▶ Work instructions: Only the lines from the line with "x, z = STOP_TIP" through the line with "imported = [obj" should be copied, exactly as they appear, with both ends kept.

▶ Information shown:
☆ ☆ ☆

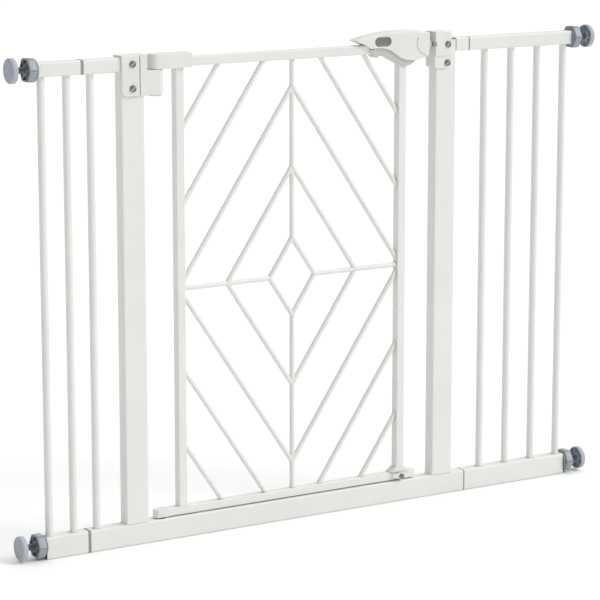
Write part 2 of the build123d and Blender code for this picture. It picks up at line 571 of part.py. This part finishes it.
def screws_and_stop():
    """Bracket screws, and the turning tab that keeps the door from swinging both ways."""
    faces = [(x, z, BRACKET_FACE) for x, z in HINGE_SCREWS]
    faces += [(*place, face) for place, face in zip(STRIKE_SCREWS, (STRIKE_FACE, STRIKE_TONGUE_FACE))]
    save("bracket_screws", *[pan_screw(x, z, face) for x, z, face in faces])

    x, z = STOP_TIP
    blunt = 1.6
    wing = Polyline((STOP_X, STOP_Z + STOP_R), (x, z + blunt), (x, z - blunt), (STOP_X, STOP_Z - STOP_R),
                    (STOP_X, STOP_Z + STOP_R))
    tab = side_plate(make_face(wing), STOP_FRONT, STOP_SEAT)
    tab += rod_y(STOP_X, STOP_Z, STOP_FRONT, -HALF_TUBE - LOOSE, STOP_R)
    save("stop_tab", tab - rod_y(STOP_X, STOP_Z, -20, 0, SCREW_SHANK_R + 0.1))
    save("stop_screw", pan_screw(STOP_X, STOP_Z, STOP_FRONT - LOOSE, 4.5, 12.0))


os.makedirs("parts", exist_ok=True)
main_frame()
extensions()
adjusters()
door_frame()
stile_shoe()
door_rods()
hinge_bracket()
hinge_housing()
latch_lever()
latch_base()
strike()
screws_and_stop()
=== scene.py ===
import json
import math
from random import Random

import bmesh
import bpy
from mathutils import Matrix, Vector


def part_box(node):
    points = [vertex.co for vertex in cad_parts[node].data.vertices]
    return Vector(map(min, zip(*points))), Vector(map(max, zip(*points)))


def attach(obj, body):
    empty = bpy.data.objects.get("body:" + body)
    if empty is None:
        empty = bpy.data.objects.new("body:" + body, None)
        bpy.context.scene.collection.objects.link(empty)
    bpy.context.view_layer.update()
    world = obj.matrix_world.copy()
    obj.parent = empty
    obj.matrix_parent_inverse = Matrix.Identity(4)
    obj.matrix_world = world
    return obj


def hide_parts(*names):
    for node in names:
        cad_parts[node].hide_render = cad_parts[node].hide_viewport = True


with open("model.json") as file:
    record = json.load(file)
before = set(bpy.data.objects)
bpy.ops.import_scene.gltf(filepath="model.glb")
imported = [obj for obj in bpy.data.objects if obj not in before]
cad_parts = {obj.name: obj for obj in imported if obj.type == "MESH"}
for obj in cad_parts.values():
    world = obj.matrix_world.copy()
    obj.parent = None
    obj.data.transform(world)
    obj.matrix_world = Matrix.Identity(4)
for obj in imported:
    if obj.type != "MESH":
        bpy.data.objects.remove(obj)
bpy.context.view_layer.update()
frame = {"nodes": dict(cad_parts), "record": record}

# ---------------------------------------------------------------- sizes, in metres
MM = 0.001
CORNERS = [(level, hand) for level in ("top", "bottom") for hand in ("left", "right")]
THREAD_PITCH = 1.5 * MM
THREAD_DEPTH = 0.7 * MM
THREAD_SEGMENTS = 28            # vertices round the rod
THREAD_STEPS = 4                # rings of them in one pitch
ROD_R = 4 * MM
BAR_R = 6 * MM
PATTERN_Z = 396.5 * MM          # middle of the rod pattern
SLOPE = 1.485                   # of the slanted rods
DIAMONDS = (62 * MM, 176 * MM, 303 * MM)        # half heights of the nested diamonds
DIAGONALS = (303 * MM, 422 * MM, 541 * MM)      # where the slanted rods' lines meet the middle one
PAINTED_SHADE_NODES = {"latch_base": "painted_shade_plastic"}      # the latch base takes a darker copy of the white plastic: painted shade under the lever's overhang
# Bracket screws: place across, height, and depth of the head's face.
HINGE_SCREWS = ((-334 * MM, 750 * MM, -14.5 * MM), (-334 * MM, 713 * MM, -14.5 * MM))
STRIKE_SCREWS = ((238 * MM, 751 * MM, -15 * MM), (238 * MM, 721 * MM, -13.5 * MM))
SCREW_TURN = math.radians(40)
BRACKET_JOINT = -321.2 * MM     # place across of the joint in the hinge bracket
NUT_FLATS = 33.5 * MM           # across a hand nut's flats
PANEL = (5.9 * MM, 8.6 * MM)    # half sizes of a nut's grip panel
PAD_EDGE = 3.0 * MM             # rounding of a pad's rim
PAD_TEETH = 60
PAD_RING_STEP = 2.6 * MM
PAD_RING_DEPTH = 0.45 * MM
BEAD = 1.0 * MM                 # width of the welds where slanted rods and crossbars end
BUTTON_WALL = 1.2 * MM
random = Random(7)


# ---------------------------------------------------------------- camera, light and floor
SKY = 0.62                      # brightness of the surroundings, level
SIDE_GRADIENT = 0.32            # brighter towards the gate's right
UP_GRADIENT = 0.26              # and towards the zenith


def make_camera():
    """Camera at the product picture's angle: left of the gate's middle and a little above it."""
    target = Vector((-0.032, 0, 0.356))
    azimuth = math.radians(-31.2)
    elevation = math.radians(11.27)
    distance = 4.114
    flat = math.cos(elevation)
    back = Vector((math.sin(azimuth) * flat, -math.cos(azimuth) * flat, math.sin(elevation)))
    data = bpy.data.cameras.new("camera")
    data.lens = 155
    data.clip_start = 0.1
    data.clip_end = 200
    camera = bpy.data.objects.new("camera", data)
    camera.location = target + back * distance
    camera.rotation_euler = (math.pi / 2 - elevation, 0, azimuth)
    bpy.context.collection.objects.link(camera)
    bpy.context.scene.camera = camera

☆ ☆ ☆

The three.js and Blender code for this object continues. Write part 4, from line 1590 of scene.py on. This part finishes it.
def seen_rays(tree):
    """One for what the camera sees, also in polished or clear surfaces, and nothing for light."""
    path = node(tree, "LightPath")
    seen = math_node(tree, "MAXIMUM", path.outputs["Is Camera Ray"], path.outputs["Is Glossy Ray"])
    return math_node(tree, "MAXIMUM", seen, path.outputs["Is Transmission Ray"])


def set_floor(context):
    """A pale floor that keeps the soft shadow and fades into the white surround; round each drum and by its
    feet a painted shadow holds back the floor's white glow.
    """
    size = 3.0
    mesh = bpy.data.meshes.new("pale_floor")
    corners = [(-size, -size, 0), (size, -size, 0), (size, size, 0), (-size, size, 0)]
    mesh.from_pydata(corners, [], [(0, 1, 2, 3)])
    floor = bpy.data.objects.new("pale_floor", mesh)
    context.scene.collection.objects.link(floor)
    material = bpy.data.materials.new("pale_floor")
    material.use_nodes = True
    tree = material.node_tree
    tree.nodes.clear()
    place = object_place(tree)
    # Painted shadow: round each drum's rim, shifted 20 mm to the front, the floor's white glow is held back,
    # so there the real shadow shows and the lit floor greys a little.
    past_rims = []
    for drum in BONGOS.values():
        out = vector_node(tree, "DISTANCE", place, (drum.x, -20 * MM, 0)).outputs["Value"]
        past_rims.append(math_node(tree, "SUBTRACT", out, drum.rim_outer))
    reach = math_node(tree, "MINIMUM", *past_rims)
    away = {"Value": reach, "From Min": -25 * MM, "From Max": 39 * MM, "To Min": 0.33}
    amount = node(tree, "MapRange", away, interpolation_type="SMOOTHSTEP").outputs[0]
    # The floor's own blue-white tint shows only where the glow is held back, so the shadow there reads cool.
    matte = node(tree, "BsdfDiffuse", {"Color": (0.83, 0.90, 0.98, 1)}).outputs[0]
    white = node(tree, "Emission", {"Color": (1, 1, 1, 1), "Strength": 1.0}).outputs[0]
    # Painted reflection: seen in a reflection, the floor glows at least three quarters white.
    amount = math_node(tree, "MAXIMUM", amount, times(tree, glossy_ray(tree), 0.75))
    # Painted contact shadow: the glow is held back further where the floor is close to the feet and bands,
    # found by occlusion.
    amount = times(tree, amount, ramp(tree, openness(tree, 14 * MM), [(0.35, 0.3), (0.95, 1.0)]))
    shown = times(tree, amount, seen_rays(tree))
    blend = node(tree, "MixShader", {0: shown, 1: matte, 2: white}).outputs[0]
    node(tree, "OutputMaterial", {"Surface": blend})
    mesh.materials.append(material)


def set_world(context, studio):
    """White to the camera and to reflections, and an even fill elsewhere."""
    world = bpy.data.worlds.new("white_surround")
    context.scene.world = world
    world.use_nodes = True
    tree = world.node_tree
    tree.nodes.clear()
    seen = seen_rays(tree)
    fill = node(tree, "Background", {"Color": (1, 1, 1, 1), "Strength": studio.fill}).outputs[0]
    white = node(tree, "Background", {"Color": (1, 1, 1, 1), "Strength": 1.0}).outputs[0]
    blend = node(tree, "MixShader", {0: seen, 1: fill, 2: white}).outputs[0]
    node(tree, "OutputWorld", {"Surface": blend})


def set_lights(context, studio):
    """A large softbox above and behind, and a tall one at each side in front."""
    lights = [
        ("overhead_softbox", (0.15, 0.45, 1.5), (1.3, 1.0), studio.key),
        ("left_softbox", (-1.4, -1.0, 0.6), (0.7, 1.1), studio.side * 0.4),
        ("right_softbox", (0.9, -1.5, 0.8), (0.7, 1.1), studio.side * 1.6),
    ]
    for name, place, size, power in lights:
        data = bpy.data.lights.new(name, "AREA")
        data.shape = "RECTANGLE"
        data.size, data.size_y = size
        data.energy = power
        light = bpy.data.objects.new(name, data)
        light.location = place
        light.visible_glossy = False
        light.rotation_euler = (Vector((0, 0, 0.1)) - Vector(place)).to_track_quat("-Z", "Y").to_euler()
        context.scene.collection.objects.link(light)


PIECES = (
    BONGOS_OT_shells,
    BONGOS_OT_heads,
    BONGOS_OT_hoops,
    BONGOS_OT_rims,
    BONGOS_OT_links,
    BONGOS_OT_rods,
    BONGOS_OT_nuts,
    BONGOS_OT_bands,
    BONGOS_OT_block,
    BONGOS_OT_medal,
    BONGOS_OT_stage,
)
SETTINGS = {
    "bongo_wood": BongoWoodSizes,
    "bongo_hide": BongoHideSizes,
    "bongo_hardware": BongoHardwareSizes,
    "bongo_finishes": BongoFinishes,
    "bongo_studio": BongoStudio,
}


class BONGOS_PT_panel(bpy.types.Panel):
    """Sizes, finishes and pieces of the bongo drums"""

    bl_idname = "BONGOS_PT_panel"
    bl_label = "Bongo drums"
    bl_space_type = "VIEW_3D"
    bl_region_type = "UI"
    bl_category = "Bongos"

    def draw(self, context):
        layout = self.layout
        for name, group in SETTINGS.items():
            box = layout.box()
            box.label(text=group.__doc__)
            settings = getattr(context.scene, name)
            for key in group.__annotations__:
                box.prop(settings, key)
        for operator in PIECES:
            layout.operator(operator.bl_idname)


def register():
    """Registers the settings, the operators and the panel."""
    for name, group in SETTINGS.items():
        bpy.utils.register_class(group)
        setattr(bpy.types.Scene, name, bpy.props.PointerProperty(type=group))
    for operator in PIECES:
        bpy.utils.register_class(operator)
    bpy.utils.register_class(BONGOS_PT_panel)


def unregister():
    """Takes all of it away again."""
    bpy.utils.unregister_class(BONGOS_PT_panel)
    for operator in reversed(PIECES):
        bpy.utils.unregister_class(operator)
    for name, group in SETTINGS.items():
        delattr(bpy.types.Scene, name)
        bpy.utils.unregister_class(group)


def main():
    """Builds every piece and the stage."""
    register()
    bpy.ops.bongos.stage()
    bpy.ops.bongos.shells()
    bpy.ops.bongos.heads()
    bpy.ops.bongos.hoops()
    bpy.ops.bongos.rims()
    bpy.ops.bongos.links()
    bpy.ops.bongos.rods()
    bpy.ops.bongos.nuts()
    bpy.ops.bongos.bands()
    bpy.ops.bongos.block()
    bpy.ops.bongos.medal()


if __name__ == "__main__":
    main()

☆ ☆ ☆

▶ Response to the exercise:
    x, z = STOP_TIP
    blunt = 1.6
    wing = Polyline((STOP_X, STOP_Z + STOP_R), (x, z + blunt), (x, z - blunt), (STOP_X, STOP_Z - STOP_R),
                    (STOP_X, STOP_Z + STOP_R))
    tab = side_plate(make_face(wing), STOP_FRONT, STOP_SEAT)
    tab += rod_y(STOP_X, STOP_Z, STOP_FRONT, -HALF_TUBE - LOOSE, STOP_R)
    save("stop_tab", tab - rod_y(STOP_X, STOP_Z, -20, 0, SCREW_SHANK_R + 0.1))
    save("stop_screw", pan_screw(STOP_X, STOP_Z, STOP_FRONT - LOOSE, 4.5, 12.0))


os.makedirs("parts", exist_ok=True)
main_frame()
extensions()
adjusters()
door_frame()
stile_shoe()
door_rods()
hinge_bracket()
hinge_housing()
latch_lever()
latch_base()
strike()
screws_and_stop()
=== scene.py ===
import json
import math
from random import Random

import bmesh
import bpy
from mathutils import Matrix, Vector


def part_box(node):
    points = [vertex.co for vertex in cad_parts[node].data.vertices]
    return Vector(map(min, zip(*points))), Vector(map(max, zip(*points)))


def attach(obj, body):
    empty = bpy.data.objects.get("body:" + body)
    if empty is None:
        empty = bpy.data.objects.new("body:" + body, None)
        bpy.context.scene.collection.objects.link(empty)
    bpy.context.view_layer.update()
    world = obj.matrix_world.copy()
    obj.parent = empty
    obj.matrix_parent_inverse = Matrix.Identity(4)
    obj.matrix_world = world
    return obj


def hide_parts(*names):
    for node in names:
        cad_parts[node].hide_render = cad_parts[node].hide_viewport = True


with open("model.json") as file:
    record = json.load(file)
before = set(bpy.data.objects)
bpy.ops.import_scene.gltf(filepath="model.glb")
imported = [obj for obj in bpy.data.objects if obj not in before]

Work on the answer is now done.